Methods for sequential decision optimization problem with nonlinear bayesian reward function

Question

I am attempting to grasp if there are any other methods out there that i am not aware of that can be beneficial given my problem context. Being inspired from optimal experimental design communities and RL-communities i have a sense there is.

To illustrate the problem at hand, consider a multivariate Bayesian regression model represented as $\hat{y}_t = b_{1, t} \cdot x_{1,t}^{c_1} + b_{2, t} \cdot x_{2,t}^{c_2}$ where as $\hat{y}_t$ denotes predicted values and $y_t$ observations. The purpose of this model is to estimate rewards $\hat{y}_t$ based on inputs ($x_{1,t}$, $x_{2,t}$) at each time step denoted by $t$. The parameters $b_{1, t}$ and $b_{2, t}$ are time-variant implying that they may vary over the horizon and are not constant. For instance, we could consider a Gaussian random walk prior that associates with the day of the month, allowing it to capture and generalize the day-of-the-month effect observed across multiple months (assume we have daily historical data). $c_1$ and $c_2$ follow a gamma distribution. Lets assume a normally distributed likelihood $L(y_t|b_1, b_2, c_1, c_2, x_{1, t}, x_{2, t}) \sim \mathcal{N}(\hat{y_t}, \sigma^2)$. I aim to plan inputs over a given horizon $H$ given a specified budget $\left(\sum_{t \in H} x_{1,t} + x_{2,t} \le \mbox{budget}\right)$, with the main objective of maximizing cumulative rewards. To help with this goal, it is important to also gain knowledge about the model parameters to facilitate improved allocation of inputs for maximizing cumulative rewards in the future.

Every day we make a decision on how to allocate a portion of the total budget and every day we receive a response ($y_t=\mbox{sales} \; timestep \; t$).

Note that every day, we have the ability to adjust our planning in accordance with the newly acquired information. As a result, we can recompute our decisions daily and implement them, essentially enabling us to recompute our decisions "online".

Typically, we have access to 30-300 daily data points to establish the initial posterior, and the planning horizon is typically 30 days.
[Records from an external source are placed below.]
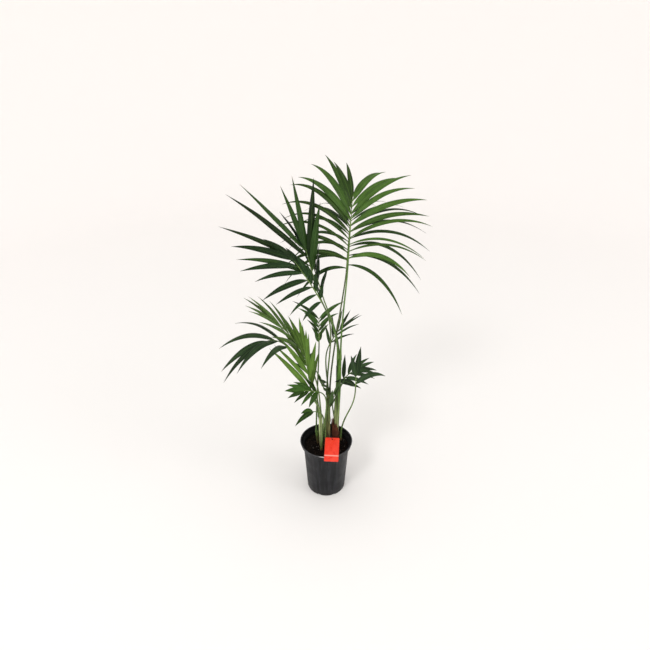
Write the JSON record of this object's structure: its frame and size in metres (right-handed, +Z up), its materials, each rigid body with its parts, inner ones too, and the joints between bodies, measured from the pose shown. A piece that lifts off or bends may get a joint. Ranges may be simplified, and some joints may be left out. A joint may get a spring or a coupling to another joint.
{
  "type": "potted kentia palm",
  "caption": "Clump of kentia palm seedlings with arching feather fronds on thin stalks, growing from a filled plastic nursery pot with a bare hang tag.",
  "frame": {"origin": "centre of the pot's flat underside, on the surface it stands on", "axes": "+Z up; +X to the right and +Y to the back as the plant is looked at, with the hang tag at the front"},
  "size_m": [0.7393, 0.7475, 1.2914],
  "materials": {
    "pot": "charcoal moulded plastic with a satin surface",
    "soil": "dark, moist potting soil of peat and bark chips",
    "tag": "smooth orange-red plastic sheet, bare",
    "loop": "thin dark elastic",
    "stems": "living leaf bases, green to pale and brown at the foot",
    "stalks": "smooth living green stalk",
    "fronds": "living leaf blades with a soft satin sheen"
  },
  "bodies": {
    "root": {"frond_back": "fronds", "frond_behind": "fronds", "frond_centre": "fronds", "frond_inner_left": "fronds", "frond_left": "fronds", "frond_low_front": "fronds", "frond_low_left": "fronds", "frond_lowest": "fronds", "frond_mid_front": "fronds", "frond_mid_left": "fronds", "frond_right_low": "fronds", "frond_right_mid": "fronds", "frond_small_front": "fronds", "frond_top": "fronds", "frond_top_back": "fronds", "frond_upper_left": "fronds", "frond_young": "fronds", "pot": "pot", "soil": "soil", "stalk_back": "stalks", "stalk_behind": "stalks", "stalk_centre": "stalks", "stalk_inner_left": "stalks", "stalk_left": "stalks", "stalk_low_front": "stalks", "stalk_low_left": "stalks", "stalk_lowest": "stalks", "stalk_mid_front": "stalks", "stalk_mid_left": "stalks", "stalk_right_low": "stalks", "stalk_right_mid": "stalks", "stalk_small_front": "stalks", "stalk_top": "stalks", "stalk_top_back": "stalks", "stalk_upper_left": "stalks", "stalk_young": "stalks", "stem_left": "stems", "stem_middle": "stems", "stem_pale": "stems", "stem_right": "stems", "tag": "tag", "tag_loop": "loop"}
  },
  "joints": []
}
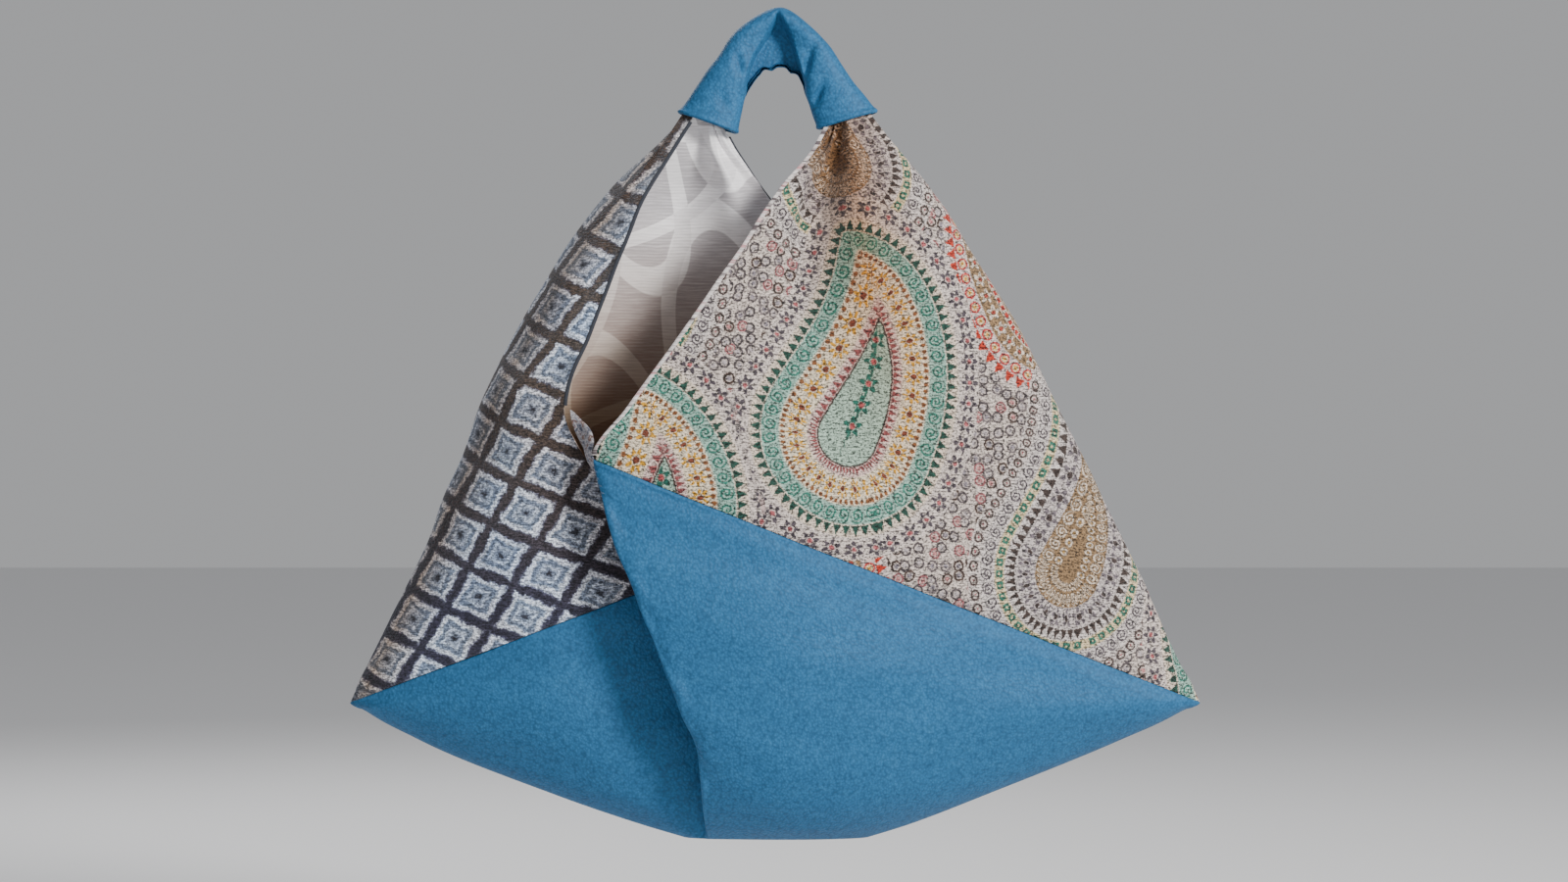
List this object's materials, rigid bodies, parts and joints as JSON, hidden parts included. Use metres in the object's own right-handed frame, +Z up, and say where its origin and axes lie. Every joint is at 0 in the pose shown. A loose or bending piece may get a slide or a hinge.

I am aware of essentially two, maybe three different strategies of "solving" this problem. Consider the following algorithm showcasing these different strategies:

Estimate the posterior with e.g MCMC factoring in our current dataset
Sample from the posterior
- Strategy 1: Sample a single set of parameters from the posterior(thompson sampling)
- Strategy 2: Sample many samples from the posterior(SAA)
- Strategy 3: Sample many samples from the posterior or with some probability $\epsilon$ maximize information gain(see bulletpoint 3 for clarification)
Construct a deterministic optimization problem over the whole horizon with the previously sampled parameters
- Strategy 1: Objective function being $\sum_{t \in H}\hat{y}_t$ with the single sample as parameters
- Strategy 2: Objective function being $\sum_{t \in H}\frac{1}{M}\sum_M \hat{y}_t$ where $M$ denotes the quantity of samples
- Strategy 3: Determine the timesteps that should maximize information gain by sampling from a binomial distributon governed by $\epsilon, H$ and maximize expected information gain at those timesteps and then insert those values as constants in objective function for Strategy 2
Solve the determinstic optimization problem subject to the budget constraint
Set allocation for today
Retrieve reward
Add allocation and reward to current dataset
Iterate from 1 the next day

Notice how the decisions we made for days in the future stemming from solving the optimization problem are merely generated such that we take a better decision today, given that the coefficients are time-varying we might want to ease in on money today to spend more tomorrow e.g. Also, it helps us adapt to the budget constraint over the whole horizon.

One might hypothesize that Strategy 1 would yield the most unstable controller/agent and consequently result in the highest level of exploration.

Likewise, one would suspect that Strategy 2 would lead to the most stable controller/agent, favoring a higher degree of exploitation. The balance between exploration and exploitation is determined by the number of samples we choose to take. Notably, in the extreme case of just one sample, we revert to Strategy 1.

Additionally, one would expect Strategy 3 to represent a blend of the two other strategies, with the parameter $\epsilon$ governing the level of exploration.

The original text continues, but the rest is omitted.